In the following the driving force of thermally driven machines (i.e. the “magical heat pumping”) is explained briefly by an experiment.

 

Experimental set-up and heat image

Figure 1: Experimental set-up to demonstrate the “magical heat pumping”, i.e. the driving force,
applied within a thermally driven adsorption chiller (left-hand) and heat image (right-hand) to visualise
the temperature distribution along the set-up after opening the valve between water and zeolite recipient.
The cut-out left-hand at the bottom demonstrates ice formation within the water volume.

 

On the left hand side in Figure 1 one can see the experimental set-up at start conditions (steady state), i.e. the ambient temperature is at approximately 26,5 °C. The set-up consists of two vacuum tight volumes containing water (left-hand) and dried zeolite (right-hand). These two volumes are separated from each other through a manual valve.

Opening the valve several things occur at the same time. Due to the dry and therefore highly hydrophilic zeolite (high affinity to adsorb water) a mass transfer of water vapour (cf. blue arrow) from left (water reservoir) to the right (zeolites) takes place.

demonstrator_thermal_cooling

This so called adsorption process is accompanied by heat dissipation (exothermal process) heating the zeolite up to approximately 50°C. Furthermore the water vapour pressure in the whole system is reduced, as water molecules are adsorbed at the zeolite’s surface. The zeolite acts as a vacuum pump, sucking continuously more and more water vapour from the water reservoir. This, in turn, causes continuous evaporation of water on the left side. As the process is quite fast, the necessary heat to evaporate water (evaporation enthalpy for the phase change from liquid to vapour) is taken from the water reservoir itself, hence the temperature of the remaining water decreases accordingly. Considering this entire process energy - more precisely heat - is pumped from the left to the right volume. Thus the temperature on the left hand side decreases while the temperature on the right hand side increases. The way of heat and mass transport is displayed through a blue arrow within the heat image and the temperature scale shows the impact on the temperature distribution. As can be seen in the cut-out picture, the heat necessary for the evaporation is huge compared to the heat capacity of the water itself (latent vs. sensible heat), therefore the water reservoir freezes. The adsorption process either stops if there is no more liquid water available or more significant if the zeolite is fully hydrated (no more water can be attached to the inner volumes and surface).

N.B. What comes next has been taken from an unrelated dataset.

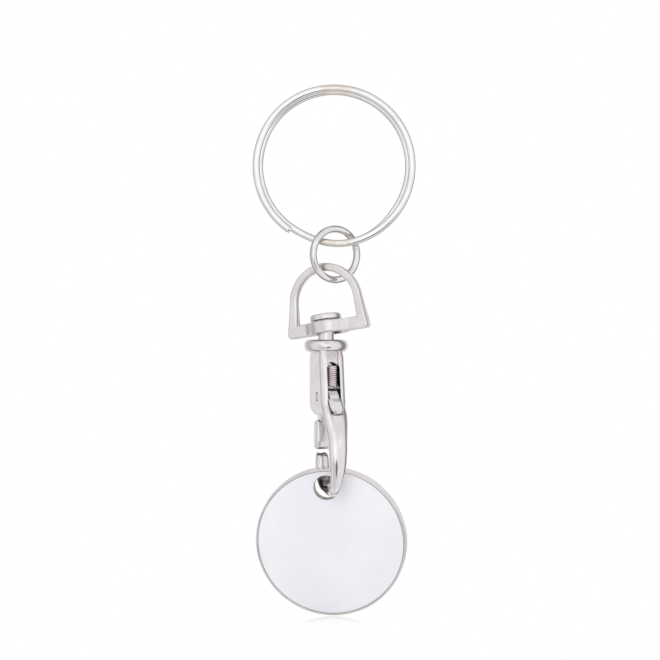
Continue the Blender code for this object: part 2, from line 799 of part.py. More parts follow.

In practice heat exchangers are inserted into the volumes in order to supply heat for the evaporation (i.e. cooling of the heat exchanger’s fluid circuit) and to remove the heat at the corresponding volume (e.g. heat rejection at cooling tower, or useful heat for heating purposes). To realise continuously cooling or heating – as it is intended for practical applications – the adsorption material has to be regenerated. Therefore heat is required in order to remove the water molecules from the surface of the zeolite (desorption process). This is realised through the use of solar, waste heat or “gas heat” as it is the case for a gas driven heat pump.

Annotation: The physic, i.e. the driving force, behind thermally driven absorption machines is similar (adsorption versus absorption affinity). Here, solid material is replaced through a liquid mixture “only” which causes significant consequences in constructing machines and its system management.